WHAT THIS TASK INVOLVES: Using the listing below, set down each line from the line containing "2 + EYE_CLEARANCE, None)" through the line containing "points = [vertex.co", both ends included, exactly and with nothing added.

### EXERCISE INPUTS ###

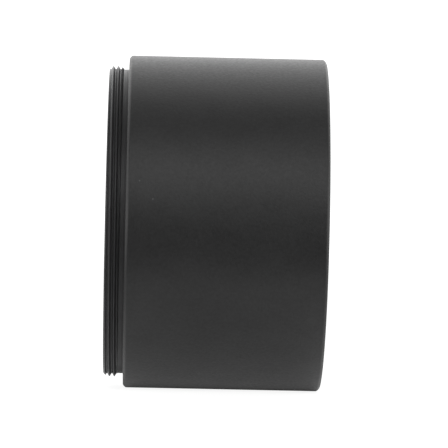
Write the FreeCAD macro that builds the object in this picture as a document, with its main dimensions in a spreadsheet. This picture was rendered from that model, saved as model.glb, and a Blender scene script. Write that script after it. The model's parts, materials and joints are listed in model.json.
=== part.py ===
import FreeCAD, Part
import math
import operator
import os
import types
import Sketcher

# A Barlow lens cell: the screw-on optical section of a two-inch telescope Barlow lens.
# The row frame has its origin on the optical axis, in the plane of the seating shoulder
# behind the rear thread. +X runs forward along the optical axis, from the rear (eyepiece)
# end to the front (telescope) end, and +Z is up with the cell lying on its barrel.
# Every body is drawn in its own frame, from its rear face forward, as (distance along the
# axis, radius), and its Placement sets that rear face at its station on the optical axis.

# Driving dimensions in millimetres, one sheet row each: alias, value, meaning.
SIZES = [
    ("barrel_dia", 50.8, "outer diameter of the barrel"),
    ("barrel_length", 30.0, "barrel, from seating shoulder to front rim"),
    ("edge_chamfer", 0.4, "chamfer on both outer rims of the barrel"),
    ("mouth_chamfer", 0.45, "chamfer at the mouths of the front and rear openings"),
    ("spigot_length", 3.0, "rear threaded spigot, behind the shoulder"),
    ("spigot_chamfer", 0.5, "lead-in chamfer at the spigot's rear end"),
    ("neck_length", 1.1, "thread relief between the thread and the shoulder"),
    ("neck_dia", 46.5, "diameter of the thread relief"),
    ("neck_slope", 0.3, "length of the slope from the crest down to the relief"),
    ("thread_pitch", 0.75, "pitch of both outside threads"),
    ("cutter_overrun", 0.05, "how far a cutting profile stands clear of the surface"),
    ("rear_major", 47.5, "rear thread, major diameter"),
    ("rear_depth", 0.46, "rear thread, depth"),
    ("rear_lead", 0.76, "rear thread cut, start behind the spigot"),
    ("filter_minor", 47.19, "front filter thread, minor diameter"),
    ("filter_depth", 0.43, "front filter thread, depth"),
    ("filter_length", 3.4, "front filter thread, from the rim to its relief"),
    ("filter_lead", 0.75, "front filter thread cut, start ahead of the rim"),
    ("filter_relief_length", 0.9, "relief at the bottom of the filter thread"),
    ("filter_relief_dia", 48.2, "diameter of that relief"),
    ("rear_bore", 43.0, "diameter of the light path behind the glare stop"),
    ("baffle_start", 1.1, "first baffle groove, from the spigot's rear end"),
    ("baffle_pitch", 0.9, "spacing of the baffle grooves"),
    ("baffle_depth", 0.35, "depth of the baffle grooves"),
    ("baffle_width", 0.6, "width of a baffle groove's cutting profile"),
    ("baffle_count", 8, "number of baffle grooves"),
    ("stop_seat", 6.2, "shoulder that the glare stop rests on, from the origin"),
    ("stop_thickness", 0.8, "glare stop thickness"),
    ("stop_aperture", 40.2, "glare stop inner diameter"),
    ("stop_bevel", 0.6, "bevel that thins the glare stop to its edge"),
    ("running_gap", 0.05, "radial gap between parts that turn or slide"),
    ("cell_bore", 45.8, "bore that guides the lens cell"),
    ("cell_gap", 0.05, "axial gap between the glare stop and the cell"),
    ("cell_thread_dia", 46.2, "mean diameter of the cell's screw land in the barrel"),
    ("cell_thread_start", 14.7, "start of that land, from the glare stop's front face"),
    ("cell_length", 18.6, "lens cell, from end to end"),
    ("cell_screw_length", 3.7, "screw land on the lens cell"),
    ("cell_relief_length", 1.0, "relief behind the cell's screw land"),
    ("cell_relief_depth", 0.25, "depth of that relief"),
    ("small_chamfer", 0.3, "chamfers on the cell and the retaining ring"),
    ("cell_notch_width", 2.2, "width of the spanner notches in the cell's front"),
    ("cell_notch_depth", 1.0, "depth of those notches"),
    ("clear_dia", 39.2, "clear aperture through the cell's lip and the rings"),
    ("lip_length", 1.6, "cell lip behind the glass"),
    ("lip_bevel", 0.8, "bevel on the rear of the lip"),
    ("glass_bore", 41.5, "bore that holds the glass"),
    ("glass_dia", 41.2, "diameter of all three elements"),
    ("land_dia", 39.4, "inner diameter of the flat lands on the elements"),
    ("glass_chamfer", 0.2, "protective bevel on the edges of the glass"),
    ("rear_radius", 300.0, "rear surface of the rear element, concave"),
    ("rear_edge", 1.4, "edge thickness of the rear element"),
    ("bond_radius", 75.0, "cemented surfaces of the rear and middle elements"),
    ("bond_gap", 0.02, "cement line between those surfaces"),
    ("middle_edge", 6.5, "edge thickness of the middle element"),
    ("middle_radius", 110.0, "front surface of the middle element, concave"),
    ("spacer_length", 1.5, "spacer ring between the middle and front elements"),
    ("spacer_groove", 0.4, "depth of the light trap round the spacer's inside"),
    ("air_radius", 140.0, "rear surface of the front element, concave"),
    ("front_edge", 4.1, "edge thickness of the front element"),
    ("front_radius", 220.0, "front surface of the front element, concave"),
    ("slip_thickness", 0.5, "slip ring thickness"),
    ("ring_land_dia", 42.3, "mean diameter of the retaining ring's screw land"),
    ("ring_land_start", 15.15, "start of that land, from the cell's rear"),
    ("ring_thickness", 2.0, "retaining ring thickness"),
    ("ring_bevel", 0.7, "bevel on the retaining ring's front"),
    ("ring_slot_width", 1.6, "width of the spanner slots in the retaining ring"),
    ("ring_slot_depth", 1.0, "depth of those slots"),
    ("o_ring_cord", 0.9, "cord diameter of the cell's O-ring"),
    ("o_ring_station", 2.6, "centre plane of the O-ring, from the cell's rear"),
    ("o_ring_groove", 1.3, "width of the O-ring's groove"),
    ("o_ring_floor", 43.8, "floor diameter of the O-ring's groove"),
    ("cushion_cord", 0.5, "cord diameter of the seat cushion"),
    ("cushion_dia", 40.4, "mean diameter of the seat cushion and its groove"),
    ("cushion_groove", 0.56, "width of the cushion's groove"),
    ("cushion_depth", 0.52, "depth of the cushion's groove"),
]
FULL_TURN = 360
HALF_FLANK = math.tan(math.radians(30))  # a 60 degree thread flank, width for depth
GROOVE_SHARE = 7 / 8  # the groove's mouth as a share of the pitch; the rest is the crest
START, END, CENTRE = 1, 2, 3  # Sketcher's names for the points of a line or an arc
ORIGIN, X_AXIS, Y_AXIS = -1, -1, -2  # Sketcher's names for a sketch's own origin and axes


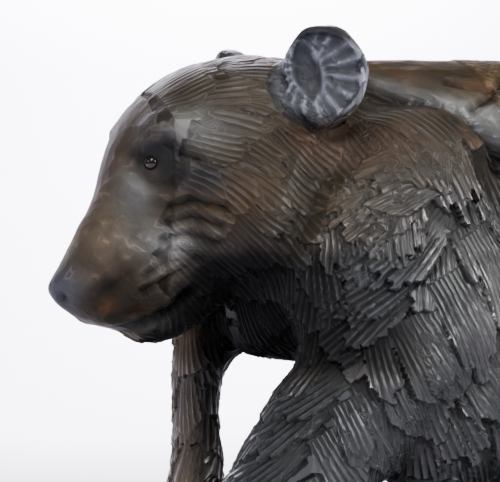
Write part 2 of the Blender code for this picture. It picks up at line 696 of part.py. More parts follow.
def lock_seeds(mesh, spacing, seed):
    """Lock roots spread evenly over the skin: place, normal, way of growth, size and three random numbers."""
    points, normals = read_points(mesh), smoothed(mesh, read_normals(mesh), 20)
    normals /= np.linalg.norm(normals, axis=1)[:, None]
    random.seed(seed)
    order = random.sample(range(len(points)), min(LOCK_TRIALS, len(points)))
    on_head = smooth_step(-45, -15, head_places(points)[:, 0])
    size = 1 - (1 - HEAD_LOCKS) * on_head
    cover, flow = hair_cover(points), hair_flow(points)
    taken, seeds = {}, []
    for i in order:
        step = spacing * size[i]
        cell = tuple(np.floor(points[i] / (0.6 * step)).astype(int))
        around = [(cell[0] + a, cell[1] + b, cell[2] + c)
                  for a in (-1, 0, 1) for b in (-1, 0, 1) for c in (-1, 0, 1)]
        if cover[i] < 0.05 or any(k in taken and np.linalg.norm(points[i] - taken[k]) < step for k in around):
            continue
        taken[cell] = points[i]
        way = flow[i] - normals[i] * (flow[i] @ normals[i])
        way /= np.linalg.norm(way)
        seeds.append((points[i], normals[i], way, size[i] * (0.85 + 0.3 * random.random()),
                      cover[i], random.random(), random.random(), random.randrange(10**6)))
    return seeds


def lock_heights(points, normals, seeds):
    """How far each point rises: overlapping locks like shingles, each a fan of strands cut with a gouge."""
    tree = kdtree.KDTree(len(points))
    for i, p in enumerate(points):
        tree.insert(p, i)
    tree.balance()
    height = np.zeros(len(points))
    touched = np.zeros(len(points), bool)
    for place, normal, way, size, cover, bend, widen, number in seeds:
        length, width = LOCK_LENGTH * size, LOCK_WIDTH * size * (0.8 + 0.4 * widen)
        reach = 0.62 * length + width / 2
        near = np.array([i for _, i, _ in tree.find_range(place + way * length / 2, reach)])
        if not len(near):
            continue
        near = near[normals[near] @ normal > 0.35]
        offset = points[near] - place
        along = offset @ way / length
        across = offset @ np.cross(normal, way) / width + 0.25 * (bend - 0.5) * np.abs(along) * along
        strand = np.floor((across + 0.5) * LOCK_STRANDS)
        ends = np.random.RandomState(number).uniform(0.72, 1.0, LOCK_STRANDS)
        end = ends[np.clip(strand, 0, LOCK_STRANDS - 1).astype(int)] * (1 - 0.9 * across**2)
        inside = (np.abs(across) < 0.5) & (along > -0.12) & (along < end)
        trough = 1 - (2 * ((across + 0.5) * LOCK_STRANDS - strand) - 1) ** 2
        rise = LOCK_RISE * (np.clip(along / end, 0, 1) - LOCK_LEVEL)
        rise = (rise - LOCK_CUT * trough * smooth_step(-0.1, 0.3, along)) * size * cover
        hit = near[inside]
        height[hit] = np.where(touched[hit], np.maximum(height[hit], rise[inside]), rise[inside])
        touched[hit] = True
    return height


def whole_mesh(voxel):
    """The finished animal: the softened body, then the ears and the fish, then the carving."""
    body = body_mesh()
    bm = bmesh.new()
    bm.from_mesh(body)
    salmon(bm)
    for side in (1, -1):
        ear(bm, side)
    for foot in (LEFT_FOREPAW, RIGHT_FOREPAW, LEFT_HIND_PAW, RIGHT_HIND_PAW):
        claws(bm, *foot)
    mesh = grown(bm, voxel)
    seeds = lock_seeds(body, LOCK_SPACING, 7)
    bpy.data.meshes.remove(body)
    points = smoothed(mesh, read_points(mesh), 2)
    write_points(mesh, points)
    normals = smoothed(mesh, read_normals(mesh), 3)
    carve_face(points, normals)
    carve_ears(points, normals)
    carve_body(points, normals)
    carve_salmon(points, normals)
    height = lock_heights(points, normals, seeds)
    points += normals * smoothed(mesh, height[:, None], LOCK_SOFTENING)
    write_points(mesh, points)
    # Grown once more, so that no cut leaves two skins crossing each other
    bm = bmesh.new()
    bm.from_mesh(mesh)
    bpy.data.meshes.remove(mesh)
    return grown(bm, CLEANING_VOXEL)


def largest_body(bm):
    """Deletes every loose scrap but the body with the most faces."""
    left, best = set(bm.verts), []
    while left:
        stack, found = [left.pop()], []
        while stack:
            vert = stack.pop()
            found.append(vert)
            for edge in vert.link_edges:
                other = edge.other_vert(vert)
                if other in left:
                    left.discard(other)
                    stack.append(other)
        best = max(best, found, key=len)
    kept = set(best)
    bmesh.ops.delete(bm, geom=[v for v in bm.verts if v not in kept], context="VERTS")


def wood_material(name, color, roughness):
    material = bpy.data.materials.new(name)
    material.use_nodes = True
    shader = material.node_tree.nodes["Principled BSDF"]
    shader.inputs["Base Color"].default_value = (*color, 1)
    shader.inputs["Roughness"].default_value = roughness
    shader.inputs["Metallic"].default_value = 0
    material.diffuse_color = (*color, 1)
    return material


def eye_axis(side):
    """The way that an eye looks, in world space."""
    return (HEAD.to_3x3() @ Vector((0.45, 0.88 * side, 0.12))).normalized()


def eye_place(skin, side):
    """The bead's centre: on the line through the socket, set back so that it stands a little proud."""
    way = eye_axis(side)
    target = TO_WORLD @ (HEAD @ Vector((EYE[0], EYE[1] * side, EYE[2])))
    hit, place, _, _ = skin.ray_cast(target + way * 0.03, -way)
    return place + way * (EYE_PROUD - EYE_DIAMETER / 2) if hit else target


def ball(name, centre, radius, material):
    bm = bmesh.new()
    bmesh.ops.create_icosphere(bm, subdivisions=2, radius=radius)
    mesh = bpy.data.meshes.new(name)
    bm.to_mesh(mesh)
    bm.free()
    mesh.shade_smooth()
    obj = bpy.data.objects.new(name, mesh)
    obj.location = centre
    bpy.context.scene.collection.objects.link(obj)
    if material:
        mesh.materials.append(material)
    return obj


def boolean(obj, operation, other):
    cut = obj.modifiers.new(f"{operation.lower()} {other.name}", "BOOLEAN")
    cut.operation = operation
    cut.solver = "EXACT"
    cut.object = other
    other.hide_render = True
    other.display_type = "WIRE"


def main():
    for obj in list(bpy.context.scene.objects):
        bpy.data.objects.remove(obj)
    mesh = whole_mesh(CARVING_VOXEL)
    bm = bmesh.new()
    bm.from_mesh(mesh)
    largest_body(bm)
    bear = named_object("carved_bear", bm)
    bpy.data.meshes.remove(mesh)
    facets = bear.modifiers.new("facets", "DECIMATE")
    facets.ratio = TRIANGLES / sum(len(p.vertices) - 2 for p in bear.data.polygons)
    graph = bpy.context.evaluated_depsgraph_get()
    bear.data = bpy.data.meshes.new_from_object(bear.evaluated_get(graph))
    bear.modifiers.clear()
    bear.data.materials.append(wood_material("dark stained wood", (0.055, 0.042, 0.032), 0.42))
    places = {side: eye_place(bear, side) for side in (1, -1)}
    boolean(bear, "UNION", plinth())
    glass = wood_material("black glass", (0.01, 0.008, 0.006), 0.05)
    for name, side in (("left", 1), ("right", -1)):
        ball(f"eye_{name}", places[side], EYE_DIAMETER / 2, glass)
        socket = ball(f"socket_{name}", places[side], EYE_DIAMETER / 2 + EYE_CLEARANCE, None)
        boolean(bear, "DIFFERENCE", socket)


if __name__ == "__main__":
    main()
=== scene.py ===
"""The looks of the carved bear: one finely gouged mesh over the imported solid, glass eyes, soft studio light.

The form is worked out here by the same functions as the solid's, in figure units, then carved much finer.
"""

import json
import math
import random

import bmesh
import bpy
import numpy as np
from mathutils import Matrix, Vector

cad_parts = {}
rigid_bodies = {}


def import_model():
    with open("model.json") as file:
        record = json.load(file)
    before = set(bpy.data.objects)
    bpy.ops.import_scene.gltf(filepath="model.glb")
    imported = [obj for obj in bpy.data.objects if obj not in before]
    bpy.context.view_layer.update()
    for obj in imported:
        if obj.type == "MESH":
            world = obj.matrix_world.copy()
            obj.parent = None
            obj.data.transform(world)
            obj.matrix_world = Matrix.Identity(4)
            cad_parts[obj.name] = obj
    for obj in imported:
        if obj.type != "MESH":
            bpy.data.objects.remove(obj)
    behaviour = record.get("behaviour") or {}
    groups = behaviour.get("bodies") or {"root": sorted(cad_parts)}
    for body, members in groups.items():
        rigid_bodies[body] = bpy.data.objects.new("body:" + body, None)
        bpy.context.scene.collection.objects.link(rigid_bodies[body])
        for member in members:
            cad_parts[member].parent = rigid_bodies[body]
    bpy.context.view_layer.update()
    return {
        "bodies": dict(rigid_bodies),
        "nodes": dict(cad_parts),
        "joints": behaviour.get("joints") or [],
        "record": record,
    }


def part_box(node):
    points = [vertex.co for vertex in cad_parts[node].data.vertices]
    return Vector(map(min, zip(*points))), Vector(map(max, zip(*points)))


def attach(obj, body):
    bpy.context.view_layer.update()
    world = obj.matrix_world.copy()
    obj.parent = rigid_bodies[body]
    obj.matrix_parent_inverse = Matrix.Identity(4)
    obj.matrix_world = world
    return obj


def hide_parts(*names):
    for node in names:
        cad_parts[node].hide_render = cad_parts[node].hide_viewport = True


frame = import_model()

# Driving dimensions, in metres
FIGURE_LENGTH = 0.400  # from the nose to the rump
PLINTH_HEIGHT = 0.018
PLINTH_MARGIN = 0.012  # from the paws to the plinth's edge
EYE_DIAMETER = 0.0066
# Figure units, the scale that the free form is drawn in
FIGURE_UNITS = 400.0
UNIT = FIGURE_LENGTH / FIGURE_UNITS
PLINTH_FOOT = -PLINTH_HEIGHT / UNIT
FIGURE_X = -119.0  # the figure's own zero line, under the skull, in front of the plinth's centre
VOXEL = 2.4  # the grid on which the separate forms grow into one
BLEND_PASSES = 16  # rounds of smoothing over the joints between forms
RING_POINTS = 28
BLOB_RINGS = 13
PLINTH_CORNERS = 48
PLINTH_CHAMFER = 3.0
PLINTH_FOOT_CHAMFER = 1.5
# The head's own frame: forward, left and up from the middle of the skull
SKULL = (7.0, 0.0, 193.0)
HEAD_TURN = math.radians(10)  # towards the bear's left


def head_matrix():
    """From (forward, left, up) in the head's frame to the figure's x, y and z."""
    c, s = math.cos(HEAD_TURN), math.sin(HEAD_TURN)
    forward, left = Vector((-c, -s, 0)), Vector((s, -c, 0))
    m = Matrix((forward, left, Vector((0, 0, 1)))).transposed().to_4x4()
    m.translation = SKULL
    return m


HEAD = head_matrix()


def smooth_rows(rows, per_span):
    """The rows, with more rows read between them from a Catmull-Rom curve."""
    rows = np.array(rows, float)
    padded = np.vstack([2 * rows[0] - rows[1], rows, 2 * rows[-1] - rows[-2]])
    found = []
    for i in range(len(rows) - 1):
        p0, p1, p2, p3 = padded[i : i + 4]
        for t in np.arange(per_span) / per_span:
            found.append(
                0.5 * (2 * p1 + (p2 - p0) * t + (2 * p0 - 5 * p1 + 4 * p2 - p3) * t**2
                       + (3 * p1 - p0 - 3 * p2 + p3) * t**3)
            )
    return np.array([*found, rows[-1]])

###

PROBLEM SOLUTION:
        socket = ball(f"socket_{name}", places[side], EYE_DIAMETER / 2 + EYE_CLEARANCE, None)
        boolean(bear, "DIFFERENCE", socket)


if __name__ == "__main__":
    main()
=== scene.py ===
"""The looks of the carved bear: one finely gouged mesh over the imported solid, glass eyes, soft studio light.

The form is worked out here by the same functions as the solid's, in figure units, then carved much finer.
"""

import json
import math
import random

import bmesh
import bpy
import numpy as np
from mathutils import Matrix, Vector

cad_parts = {}
rigid_bodies = {}


def import_model():
    with open("model.json") as file:
        record = json.load(file)
    before = set(bpy.data.objects)
    bpy.ops.import_scene.gltf(filepath="model.glb")
    imported = [obj for obj in bpy.data.objects if obj not in before]
    bpy.context.view_layer.update()
    for obj in imported:
        if obj.type == "MESH":
            world = obj.matrix_world.copy()
            obj.parent = None
            obj.data.transform(world)
            obj.matrix_world = Matrix.Identity(4)
            cad_parts[obj.name] = obj
    for obj in imported:
        if obj.type != "MESH":
            bpy.data.objects.remove(obj)
    behaviour = record.get("behaviour") or {}
    groups = behaviour.get("bodies") or {"root": sorted(cad_parts)}
    for body, members in groups.items():
        rigid_bodies[body] = bpy.data.objects.new("body:" + body, None)
        bpy.context.scene.collection.objects.link(rigid_bodies[body])
        for member in members:
            cad_parts[member].parent = rigid_bodies[body]
    bpy.context.view_layer.update()
    return {
        "bodies": dict(rigid_bodies),
        "nodes": dict(cad_parts),
        "joints": behaviour.get("joints") or [],
        "record": record,
    }


def part_box(node):
    points = [vertex.co for vertex in cad_parts[node].data.vertices]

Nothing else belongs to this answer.